Author: Rose Nduta - Contributors: Lotte-Marie Brouwer and Patrick Guyer
Applying a needs-based approach in 2SCALE’s Aya initiative
Women across the globe play significant roles in agricultural value chains. They play central roles, from production to post-harvest processing - which are often key determinants of the size and quality of the final agri produce. However, women are left out from the decision-making process about input provision and use, crop production, harvesting, processing and storage. Women are heavily under-represented in transportation, marketing, and sales across Africa. Furthermore, women in agribusiness across Africa face a “triple-burden” of responsibilities to their businesses, families, and communities, leaving them far less time than most men to invest in their businesses. To respond to these inequities, Aya - an initiative of the 2SCALE program - has been engaging women agribusiness entrepreneurs in training and networking across Africa since 2018. Training women on the various ways to be actively involved as key players in all the value chains is a key step towards enabling them to utilise their potential in making the agri-value chain more gender-equal. Women are currently crucial players but not key decision-makers. Equal participation of women in agri-foods also strengthens the supply base and helps unleash new markets (OECD, 2021 & Kolb et al., 2016).
The Aya difference: inspiring, training and connecting women entrepreneurs across Africa
There are many agribusiness entrepreneurship projects focused on providing information, knowledge and training to women, but most suffer from serious shortcomings. For example, some barriers limit women from actively participating in these programs. Among them are domestic responsibilities, travel difficulties, financial barriers, discriminatory social norms, and lack of information about available opportunities.

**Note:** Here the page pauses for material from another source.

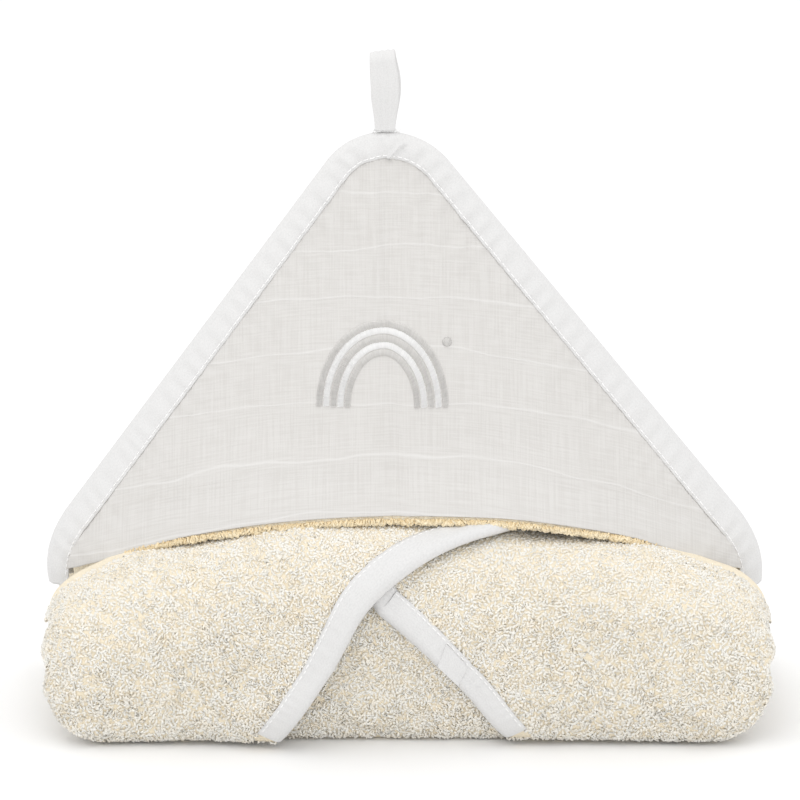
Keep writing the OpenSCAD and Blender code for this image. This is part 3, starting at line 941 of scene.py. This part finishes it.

Adoption of gender-sensitive approaches - those that take into account the specific needs, concerns and abilities of women and men - in the design and delivery of these programs is a prerequisite to reaching out to a broad and diverse pool of women agri-entrepreneurs (OECD, 2021 & Kolb et al., 2016).
What makes Aya different is that it aims to inspire, train and connect women in agribusiness across the 10 African countries implementing 2SCALE. Aya programming and support is based on a detailed gender-smart needs assessment of what women participating in the program want and need, in contrast to one-size-fits-all support models. The needs assessment is focused on six elements: decision making, collective action, leadership, resources, critical consciousness, and bodily integrity (Van Eerdewijk et al. 2017). Women in Aya are key players across different agricultural value chains, including grains like sorghum, rice, wheat, teff and maize as well as soybean, nuts, vegetables, fruits, spices, poultry, livestock, dairy, honey, cassava, and plantain. Women are actively involved as producers (smallholder farmers), processors (business champions), and distributors of the products across the aforementioned value chains.